But of course. Perhaps there is some merit in what a “human rights
regional official” and the “officers of the Integrated Bar of the Philippines” assert
in siding with Davao City Mayor Sara Duterte on the grounds that taking
“the humanitarian point of view” is called for in this situation. This
situation, relates to Duterte’s punching court sheriff Abe Andres after
he acted on oders to proceed with a demoliton of illegally-built
structures that were home to 500 families — squatters — in Barangay
Kapitan Tomas Monteverde Sr.

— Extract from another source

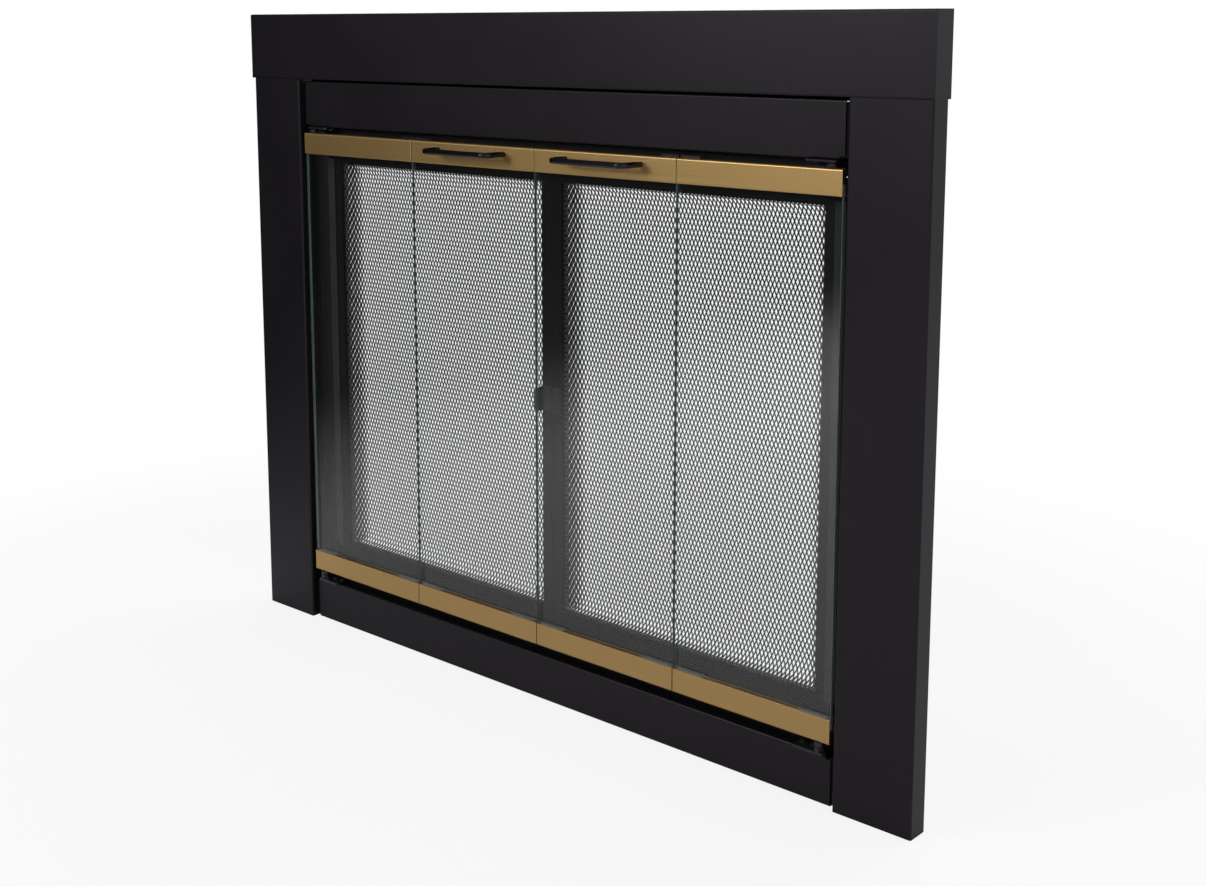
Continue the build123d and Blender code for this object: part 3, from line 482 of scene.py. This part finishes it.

Suliman, Agdao.
Squatting is a huge social and economic problem in the Philippines, more so because squatters are protected by laws that make it difficult to remove them from properties they infest. Presidential Decree 772
(PD 772) effected by former President Ferdinand Marcos in 1975 made
prosecuting “squatting and other criminal acts” relatively easy.

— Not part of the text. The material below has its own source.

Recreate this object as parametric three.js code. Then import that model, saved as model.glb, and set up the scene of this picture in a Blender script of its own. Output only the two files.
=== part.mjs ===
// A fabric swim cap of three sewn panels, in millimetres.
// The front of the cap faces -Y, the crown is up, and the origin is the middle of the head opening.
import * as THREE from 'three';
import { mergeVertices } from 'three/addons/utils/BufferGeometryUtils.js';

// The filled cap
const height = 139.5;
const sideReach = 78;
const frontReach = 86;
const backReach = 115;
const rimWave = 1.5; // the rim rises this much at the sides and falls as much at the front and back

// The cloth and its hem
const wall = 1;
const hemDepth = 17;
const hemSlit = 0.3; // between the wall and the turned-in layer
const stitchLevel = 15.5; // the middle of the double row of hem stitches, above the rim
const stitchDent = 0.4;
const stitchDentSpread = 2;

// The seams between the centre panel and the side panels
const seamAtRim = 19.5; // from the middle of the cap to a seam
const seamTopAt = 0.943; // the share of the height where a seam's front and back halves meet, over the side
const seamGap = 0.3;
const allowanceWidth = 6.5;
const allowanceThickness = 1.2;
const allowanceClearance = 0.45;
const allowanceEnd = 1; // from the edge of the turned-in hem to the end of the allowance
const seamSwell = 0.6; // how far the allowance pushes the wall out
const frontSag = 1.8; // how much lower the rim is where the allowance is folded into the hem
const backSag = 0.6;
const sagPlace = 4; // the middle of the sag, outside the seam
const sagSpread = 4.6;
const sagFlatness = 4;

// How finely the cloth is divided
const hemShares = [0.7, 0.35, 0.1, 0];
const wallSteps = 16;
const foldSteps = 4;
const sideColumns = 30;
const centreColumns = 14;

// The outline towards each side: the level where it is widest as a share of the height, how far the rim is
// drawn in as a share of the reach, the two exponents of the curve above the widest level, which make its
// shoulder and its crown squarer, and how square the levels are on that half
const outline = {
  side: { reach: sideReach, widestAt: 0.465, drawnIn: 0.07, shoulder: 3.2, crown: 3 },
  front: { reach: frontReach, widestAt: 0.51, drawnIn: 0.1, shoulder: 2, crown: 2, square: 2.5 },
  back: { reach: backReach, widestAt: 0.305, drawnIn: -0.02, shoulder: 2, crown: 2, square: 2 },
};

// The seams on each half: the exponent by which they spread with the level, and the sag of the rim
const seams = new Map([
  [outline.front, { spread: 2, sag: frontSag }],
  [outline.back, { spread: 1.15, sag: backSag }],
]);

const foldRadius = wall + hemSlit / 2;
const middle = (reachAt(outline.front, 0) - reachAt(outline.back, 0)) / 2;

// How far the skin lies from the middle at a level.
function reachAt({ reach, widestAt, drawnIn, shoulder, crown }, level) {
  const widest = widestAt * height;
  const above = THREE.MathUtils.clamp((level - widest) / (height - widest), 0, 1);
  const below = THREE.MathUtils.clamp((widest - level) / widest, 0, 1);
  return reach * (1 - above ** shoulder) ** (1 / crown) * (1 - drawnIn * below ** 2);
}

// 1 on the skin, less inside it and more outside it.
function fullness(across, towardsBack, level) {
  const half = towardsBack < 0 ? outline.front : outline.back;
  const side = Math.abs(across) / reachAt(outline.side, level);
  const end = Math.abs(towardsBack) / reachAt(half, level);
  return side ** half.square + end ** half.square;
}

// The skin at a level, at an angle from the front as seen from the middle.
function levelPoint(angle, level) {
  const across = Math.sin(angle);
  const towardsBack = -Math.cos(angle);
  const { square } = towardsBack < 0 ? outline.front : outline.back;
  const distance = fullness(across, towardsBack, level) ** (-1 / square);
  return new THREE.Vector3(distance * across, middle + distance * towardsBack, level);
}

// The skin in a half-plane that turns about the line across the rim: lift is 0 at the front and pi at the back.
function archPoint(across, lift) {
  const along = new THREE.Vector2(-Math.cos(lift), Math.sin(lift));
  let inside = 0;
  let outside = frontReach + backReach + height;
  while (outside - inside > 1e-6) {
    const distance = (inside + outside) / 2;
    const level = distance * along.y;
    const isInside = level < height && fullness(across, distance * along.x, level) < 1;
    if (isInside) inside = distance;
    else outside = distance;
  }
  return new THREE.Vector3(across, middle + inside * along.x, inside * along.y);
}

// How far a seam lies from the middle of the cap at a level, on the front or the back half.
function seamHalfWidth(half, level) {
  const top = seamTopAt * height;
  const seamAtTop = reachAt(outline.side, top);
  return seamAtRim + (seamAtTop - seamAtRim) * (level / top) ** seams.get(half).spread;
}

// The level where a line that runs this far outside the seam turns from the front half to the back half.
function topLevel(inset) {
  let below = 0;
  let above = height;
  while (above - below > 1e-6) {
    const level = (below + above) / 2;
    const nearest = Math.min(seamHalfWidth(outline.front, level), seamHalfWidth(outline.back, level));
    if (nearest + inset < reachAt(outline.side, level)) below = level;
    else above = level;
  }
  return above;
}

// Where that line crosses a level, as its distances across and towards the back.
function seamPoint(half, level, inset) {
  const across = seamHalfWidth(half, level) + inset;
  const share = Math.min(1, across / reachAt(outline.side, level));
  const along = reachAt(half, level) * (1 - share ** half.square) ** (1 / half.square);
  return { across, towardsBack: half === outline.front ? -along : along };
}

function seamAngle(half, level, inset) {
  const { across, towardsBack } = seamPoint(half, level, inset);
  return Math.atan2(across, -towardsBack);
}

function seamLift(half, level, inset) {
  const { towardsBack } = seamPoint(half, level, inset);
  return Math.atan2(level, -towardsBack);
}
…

Squatting under PD 772 was clearly a criminal undertaking as Section 1 of the decree states…
Any person who, with the use of force, intimidation or threat, or taking advantage of the absence or tolerance of the landowner, succeeds in occupying or possessing the property of the latter against his will for residential commercial or any other purposes, shall be punished by an imprisonment ranging from six months to one year or a fine of not less than one thousand nor more than five thousand pesos at the discretion of the court, with subsidiary imprisonment in case of insolvency.
And so, under Marcos’s administration, thousands of squatters were
successfully evicted from land they illegally inhabited and jailed for
their offense.
Unfortunately PD 772 was repealed when Republic Act No. 8368, the
“Anti-Squatting Law Repeal Act of 1997″ took effect. RA 8368 also
authorised dismissal of all pending cases that drew upon the provisions
of the now repealed PD 772. It also directed criminal cases against
squatters to defer to the broader “Comprehensive and Continuing Urban
Development Program” described by Republic Act 7279, which stipulated sanctions that are applicable only to “professional squatters” which are defined to be…

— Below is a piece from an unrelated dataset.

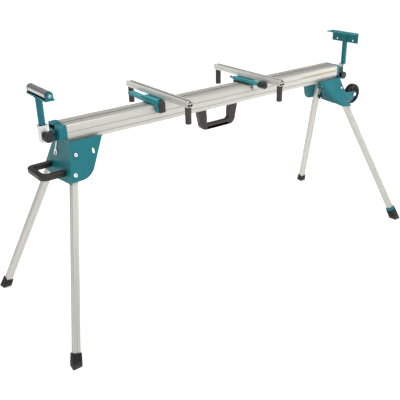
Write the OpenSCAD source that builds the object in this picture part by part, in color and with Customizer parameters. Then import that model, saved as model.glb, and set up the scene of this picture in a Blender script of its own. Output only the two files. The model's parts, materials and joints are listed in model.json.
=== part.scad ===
// Folding mitre saw stand. Units are millimetres.
// +X runs along the beam to the wheel end, +Y to the back, +Z up, origin on the
// floor under the middle of the beam.

/* [Beam] */
// Length of the main beam
beam_length = 1460; // [1450:2:1466]
// Width of the main beam
beam_width = 90; // [88:0.5:92]
// Height of the beam's top face above the floor
beam_top = 790; // [780:1:800]
// Distance from the centre to each leg pivot
pivot_x = 724; // [721:0.5:726]

/* [Legs] */
// Side of the square leg tube
leg_side = 27.5; // [26.5:0.25:28]
// Sideways tilt of the legs and bracket sides, degrees from vertical
leg_tilt = 22.1; // [21.5:0.1:22.6]
// Lean of each leg along the beam, degrees inside its tilted plane
leg_lean = 15.83; // [15.3:0.05:16.2]
// Distance of each lock pin from its leg pivot
lock_radius = 74; // [73:0.5:76]

/* [Saw bars] */
// Position of the left saw bar along the beam
bar_1_x = -303; // [-330:1:-280]
// Position of the right saw bar along the beam
bar_2_x = 177; // [150:1:200]
// Length of each saw bar, front to back
bar_length = 440; // [430:1:450]

/* [Work supports] */
// Distance from the centre to the left support post
post_left_x = 802; // [800:0.5:804]
// Distance from the centre to the right support post
post_right_x = 825; // [823:0.5:827]
// Diameter of the support roller
roller_diameter = 31; // [29:0.5:32]

/* [Wheels] */
// Wheel diameter
wheel_diameter = 100; // [96:1:102]
// Wheel width
wheel_width = 24; // [22:1:26]

/* [Hidden] */
$fn = 64;

teal = [0.1, 0.47, 0.5];
dark_teal = [0.06, 0.3, 0.33];
silver = [0.82, 0.81, 0.78];
black = [0.12, 0.12, 0.12];
zinc = [0.78, 0.8, 0.8];

beam_height = 68;
beam_bottom = beam_top - beam_height;
beam_end = beam_length / 2;
sheet = 2.5;
leg_y = 47;
half_leg = leg_side / 2;
pivot_s = 46;
pivot_z = beam_bottom - pivot_s * cos(leg_tilt);
leg_reach = pivot_z / (cos(leg_tilt) * cos(leg_lean));
plate_in = 15;
plate_out = plate_in + sheet;
end_lean = 0.262;
end_x = 733.5;
arm_r = 20;
arm_z = beam_top - 42;
knob_right_in = 30;
post_r = 12.5;
fit = 0.05;
wheel_x = 825;
wheel_z = 637;
wheel_y = 68;
roller_x = 7 - post_left_x;
roller_z = beam_top + 128;
bar_w = 27.7;
bar_h = 23.6;
bar_z = beam_top + 24;

// ---- placing -------------------------------------------------------------

// Tilted plane of the front legs: X along the beam, -Z down the slope, -Y outward.
module side_frame() {
  translate([0, -leg_y, beam_bottom]) rotate([-leg_tilt, 0, 0]) children();
}

// Left front leg: origin on the pivot, -Z down the leg, -Y outward.
module leg_frame() {
  side_frame() translate([-pivot_x, 0, -pivot_s]) rotate([0, leg_lean, 0]) children();
}

module at_side(back) {
  if (back) {
    mirror([0, 1, 0]) children();
  } else {
    children();
  }
}

module at_corner(right, back) {
  if (right) {
    mirror([1, 0, 0]) at_side(back) children();
  } else {
    at_side(back) children();
  }
}

// Cylinder along Y from y0 to y1.
module rod_y(r, y0, y1, x = 0, z = 0, n = 64) {
  translate([x, y1, z]) rotate([90, 0, 0]) cylinder(r = r, h = y1 - y0, $fn = n);
}

// Cylinder along X from x0 to x1.
module rod_x(r, x0, x1, y = 0, z = 0) {
  translate([x0, y, z]) rotate([0, 90, 0]) cylinder(r = r, h = x1 - x0);
}

// Box given by its low and high corners.
module box(low, high) {
  translate(low) cube([high[0] - low[0], high[1] - low[1], high[2] - low[2]]);
}

// Flat outline in X and Z, thickened along Y from y0 to y1.
module slab_y(y0, y1) {
  translate([0, y1, 0]) rotate([90, 0, 0]) linear_extrude(height = y1 - y0) children();
}

// Flat outline in Y and Z, thickened along X from x0 to x1.
module slab_x(x0, x1) {
  translate([x0, 0, 0]) rotate([90, 0, 90]) linear_extrude(height = x1 - x0) children();
}

// Rectangle with round corners.
module round_rect(low, high, r) {
  translate([low[0] + r, low[1]]) square([high[0] - low[0] - 2 * r, high[1] - low[1]]);
  translate([low[0], low[1] + r]) square([high[0] - low[0], high[1] - low[1] - 2 * r]);
  for (x = [low[0] + r, high[0] - r]) {
    for (y = [low[1] + r, high[1] - r]) {
      translate([x, y]) circle(r = r);
    }
  }
}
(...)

[...] individuals or groups who occupy lands without the express consent of the landowner and who have sufficient income for legitimate housing. The term shall also apply to persons who have previously been awarded homelots or housing units by the Government but who sold, leased or transferred the same to settle illegally in the same place or in another urban area, and non-bona fide occupants and intruders of lands reserved for socialized housing.
RA 7279 however explicitly excludes from the definition “individuals
or groups who simply rent land and housing from professional squatters
or squatting syndicates.” These laws, in effect, make the process of
removing squatters from one’s property a long and convoluted one.
Unfortunately for the hapless landowner, the Philippines
is a society that likes to play the “humanitarian” card when it comes
to squatters. Even the use of the word “squatter” has for some time been
routinely dropped in “polite” conversation in favour of the euphemism
“informal settler.” Indeed, “human rights” activists have been quick to
side with Duterte, in the process becoming apologists for a mayor who,
in front of TV cameras, launched into an unprovoked assault against
Andres, an officer of the Judiciary who, apparently, was just out to
implement a court order. That, plus the convenient downplaying of what
was clearly criminal behaviour on the part of the “informal settlers”
affected by the demolition order who were throwing rocks and sharp
objects at Andres’s team and the police officers who were escorting
them, is typical of a society where impunity rules.
Bottom line is that the issue of evicting squatters from land they
have no right to inhabit will not have been muddled into idiotic debates
that invoke “humanitarian” appeal had laws on squatting and legal use
of both public and private property been observed from the very start. The problem with the way things are done in the Philippines
is that small misdemeanors get routinely tolerated. And then more and
more of them get tolerated until the pile of little misdemeanors gets
bigger and bigger. We no longer see the small misdemeanors but behold
the big pile of impunity looming tall before us and wonder, how this
came to be.
It’s simple, really when one considers how the Rule of Law
ideally applies to everything and all people — from the smallest
ordinance and from the most ordinary people from the very start.